To be most effective, testing needs to be benchmarked across the whole organisation with results analysed against the needs and requirements of the business and talent mix.

Recruitment is so much more than hiring. It’s about going out and targeting the right market, finding the right skill set, sourcing individuals who have the right motivators and are the best cultural fit. It’s our job to ask the right questions to get the answers that indicate whether a candidate has what it takes to fit into the organisation and really deliver.

Organisations need to shift their thinking from rewarding a transaction (hire) to investing in the future IP of the company. Isn’t that truly invaluable?

A successful organisation needs a diverse mix of people who think differently and ask questions. Sometimes the greatest strength is in peoples’ weaknesses.

Innovation pockets

It’s not all bad news.

Smaller enterprises are used to doing more with less. Flatter structures, open collaboration styles and teams mean information sharing and hiring decisions can be made quickly. For those used to working with limited resources, it’s amazing how creativity and innovation is encouraged at every level.

We’re seeing innovation pockets in many companies driven by managers who are willing to take a risk – despite orders from higher up. These are individuals who organisations should be championing to foster new approaches in doing business and recruiting talent.
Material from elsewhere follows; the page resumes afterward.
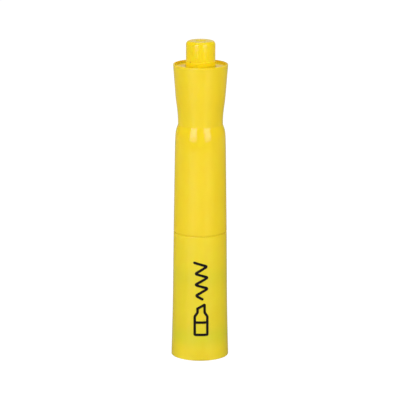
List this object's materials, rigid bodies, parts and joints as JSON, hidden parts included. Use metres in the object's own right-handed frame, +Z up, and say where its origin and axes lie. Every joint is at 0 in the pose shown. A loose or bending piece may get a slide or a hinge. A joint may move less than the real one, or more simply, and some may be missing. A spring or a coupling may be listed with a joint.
{
  "type": "retractable highlighter",
  "caption": "Push-button highlighter with a wide standing nose, a waisted flared end round the button, and a click cam over a sprung ink cartridge.",
  "frame": {"origin": "centre of the flat nose end that the highlighter stands on", "axes": "+Z up along the barrel to the button, +X and +Y across it, the nib's broad faces towards +Y and -Y"},
  "size_m": [0.0242, 0.0242, 0.1359],
  "materials": {
    "shell_yellow": "polished, faintly translucent fluorescent yellow",
    "barrel_yellow": "polished fluorescent yellow",
    "collar_yellow": "smooth fluorescent yellow",
    "button_yellow": "polished fluorescent yellow",
    "mechanism_plastic": "moulded natural acetal",
    "cartridge_plastic": "moulded white polypropylene",
    "filler_fibre": "ink-soaked polyester fibre",
    "filler_film": "thin clear film",
    "nib_felt": "ink-soaked sintered felt",
    "spring_steel": "bright drawn wire",
    "chamber_plastic": "moulded white polypropylene",
    "valve_rubber": "soft moulded elastomer"
  },
  "bodies": {
    "body": {"front_shell": "shell_yellow", "rear_barrel": "barrel_yellow", "end_collar": "collar_yellow", "cam_sleeve": "mechanism_plastic", "guide_ring": "mechanism_plastic", "nozzle": "chamber_plastic", "slit_valve": "valve_rubber", "valve_ring": "chamber_plastic", "wiper_seal": "valve_rubber", "seal_cap": "chamber_plastic", "return_spring": "spring_steel"},
    "button": {"push_button": "button_yellow", "cam_plunger": "mechanism_plastic"},
    "cartridge": {"cartridge_tube": "cartridge_plastic", "cartridge_plug": "cartridge_plastic", "ink_filler": "filler_fibre", "filler_wrap": "filler_film", "nib_holder": "cartridge_plastic", "chisel_nib": "nib_felt"},
    "rotor": {"cam_rotor": "mechanism_plastic"}
  },
  "joints": [
    {"name": "button_press", "type": "slide", "parent": "body", "child": "button", "axis": [0, 0, -1], "range_m": [0, 0.0095], "stiffness_N_per_m": 150, "springref_m": -0.01},
    {"name": "cartridge_slide", "type": "slide", "parent": "body", "child": "cartridge", "axis": [0, 0, -1], "range_m": [0, 0.00851], "deforming": ["return_spring", "slit_valve"]},
    {"name": "rotor_turn", "type": "hinge", "parent": "cartridge", "child": "rotor", "pos_m": [0, 0, 0.1], "axis": [0, 0, 1], "range_deg": [0, 22.6]}
  ],
  "couplings": [
    {"joint": "cartridge_slide", "follows": "button_press", "ratio": 0.89474},
    {"joint": "rotor_turn", "follows": "button_press", "rad_per_m": 41.337}
  ]
}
Hiring and rewarding what you know will never breed new ways of thinking. If you are considering bringing in a new hire, ensure their skills, experience and potential reflect the changing needs of the business – not the ones you already have.

Key take aways

Prohibitive factors in the recruitment process:

  • fear of risk and failure
  • managerial and financial pressures
  • time-poor managers with less time to train
  • a ‘one-size-fits-all’ approach
  • testing results that excludes diverse candidates.